With the impending stamp duty increase set to take effect in April property sellers across the UK are presented with a rare opportunity to capitalize on heightened market demand.
The surge in buyer activity, driven by the desire to avoid higher costs, could allow sellers to achieve faster sales and potentially secure higher asking prices.
Additionally, sellers can also save on Stamp Duty Land Tax (SDLT) when purchasing their next property if they complete transactions before the deadline.
However, with the average time to sell a home in the UK now at 178.5 days – an increase of 12.3% year-on-year – the clock is ticking for sellers looking to benefit from the current market dynamics.
SIX STRATEGIES
In response to this, Open Property Group has outlined six strategies to help sellers secure a buyer within this limited timeframe.
Sell to a Cash House Buying Company (2–6 weeks)
The fastest route to selling a property is through a cash house buying company. These firms can complete purchases within 2–6 weeks, typically offering 75% to 80% of the market value. This option is particularly effective for non-standard properties or those with structural issues that may not appeal to traditional buyers. Sellers are advised to research carefully, checking the company’s track record, certifications, and customer reviews.
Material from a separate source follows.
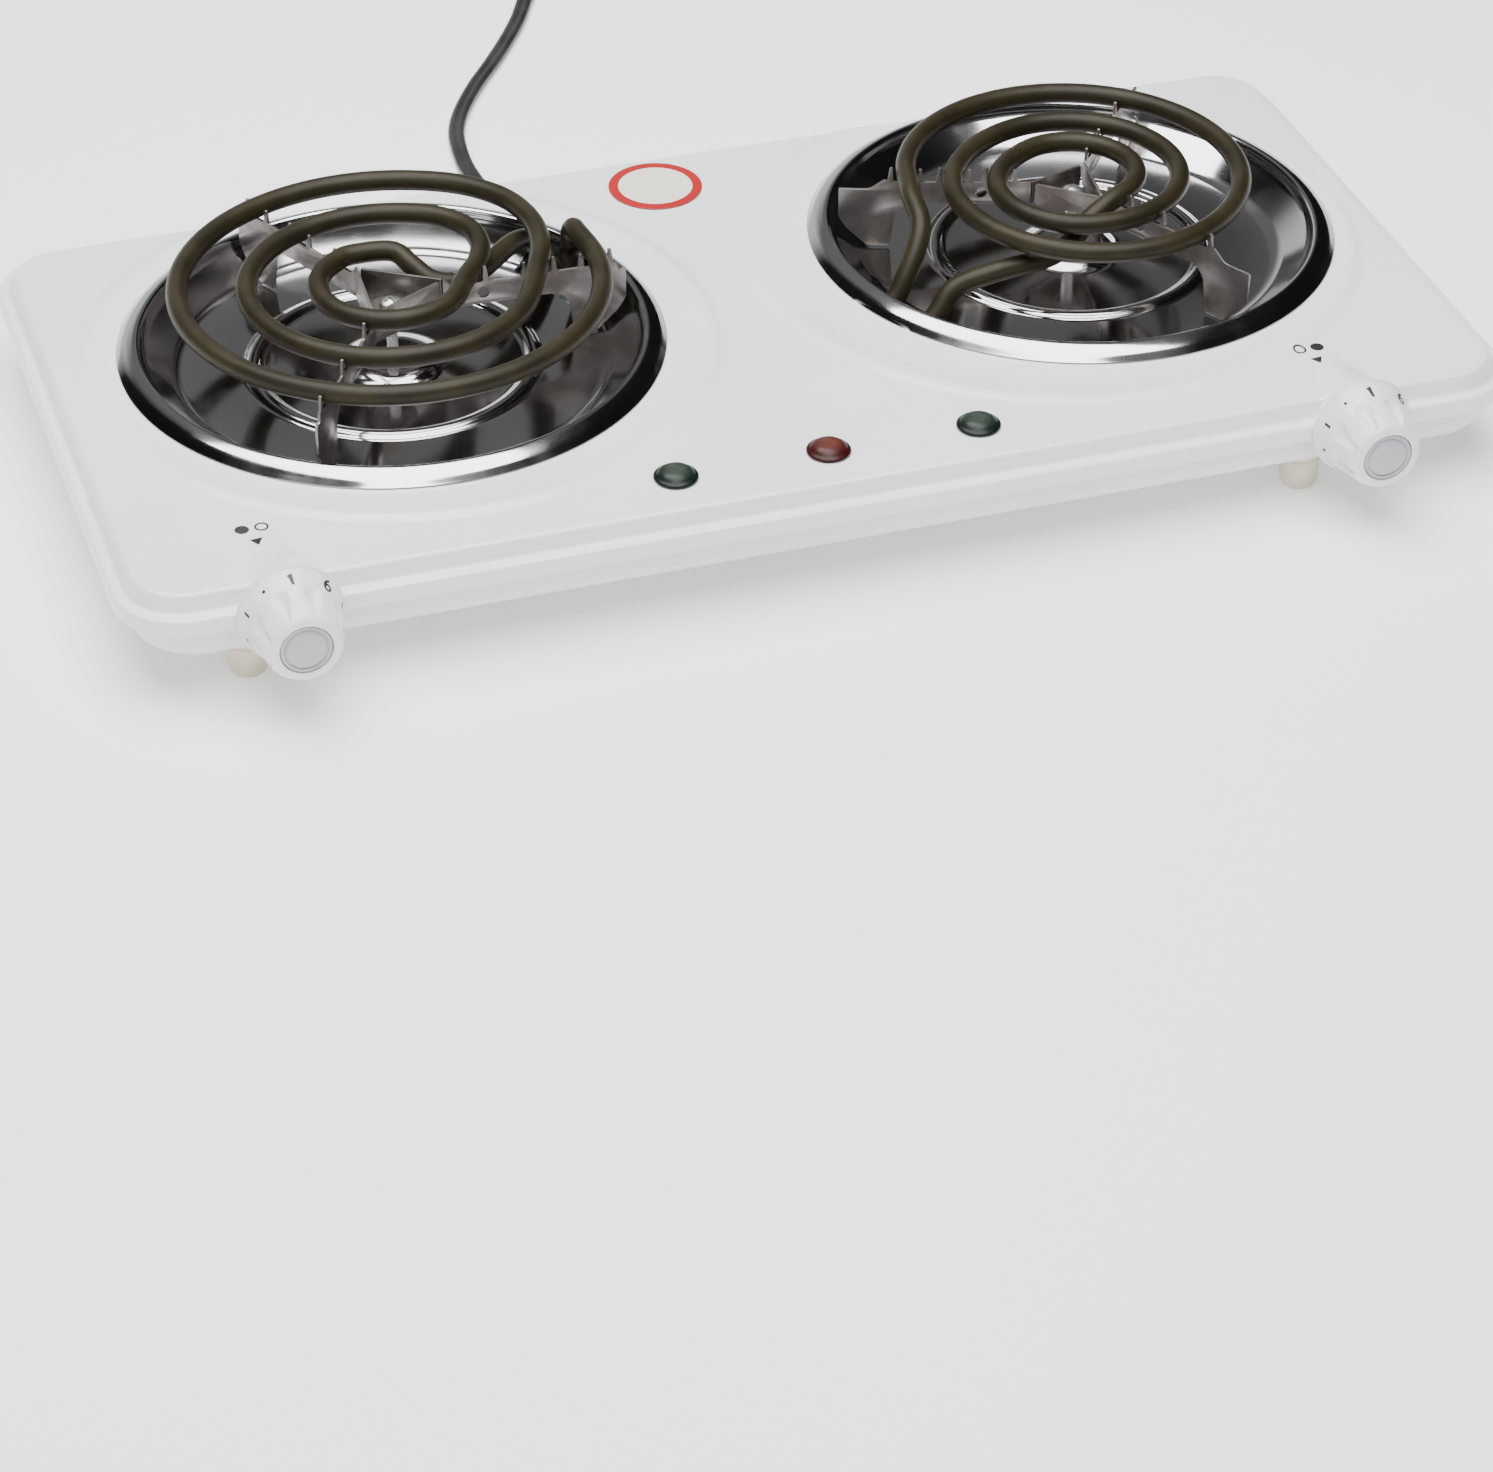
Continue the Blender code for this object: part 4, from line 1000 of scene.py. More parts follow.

Sell at Auction (4–12 weeks)
Property auctions provide another avenue for a quick sale. Successful buyers are generally required to complete transactions within 28 days. Auctions are especially useful for unconventional or poorly maintained properties. However, sellers face the risk of achieving lower-than-expected sale prices, even with a reserve price in place, and must account for auction fees.
Use an Online Quick Sale Estate Agent (8–12 weeks)
Quick sale estate agents aim to sell properties for 80% to 85% of their market value. While these agents promise speed, they may lower their offers as the sale progresses to secure a deal. Sellers should weigh the potential savings against these risks.
Part Exchange with a New-Build Developer (Timeframe Varies)
Sellers moving to a new-build property can explore part-exchange options with developers, using the value of their current home to offset the cost of their next purchase. While developers typically offer reasonable prices based on professional valuations, the timeline depends on the progress of the new development.
Multi-Agency Listing (Timeframe Varies)
Listing with multiple estate agents can broaden market exposure and create competition among agents to secure a faster sale. However, this approach comes with estate agency fees and depends on the slower-moving open market.
Reduce the Asking Price (Timeframe Varies)
Lowering the asking price can attract a larger pool of potential buyers. Before adjusting the price, sellers should consult a new estate agent to assess the appropriateness of the initial valuation. A balanced approach is crucial to avoid leaving money on the table.
HIGHER TAX BURDEN

Jason Harris-Cohen, Chief Executive of Open Property Group, says: “In a couple of months, England’s home sellers will face significantly higher tax burdens due to the stamp duty increase announced in the Autumn Statement of October 2024.
“Given the average time to sell a property has risen considerably, sellers are under immense pressure to secure a buyer before the deadline to avoid paying thousands in additional taxes on their onward purchases.
“Property buying companies like Open Property Group provide a transparent, secure, and reliable solution for those needing to sell quickly without compromising too much on price.
“Our average offers are 80% of market value, with no fees or hidden costs, which can often result in a final outcome that’s as financially beneficial as traditional sales.”
“As the April deadline looms, sellers and industry professionals alike will be closely monitoring market activity to navigate this challenging yet potentially rewarding period.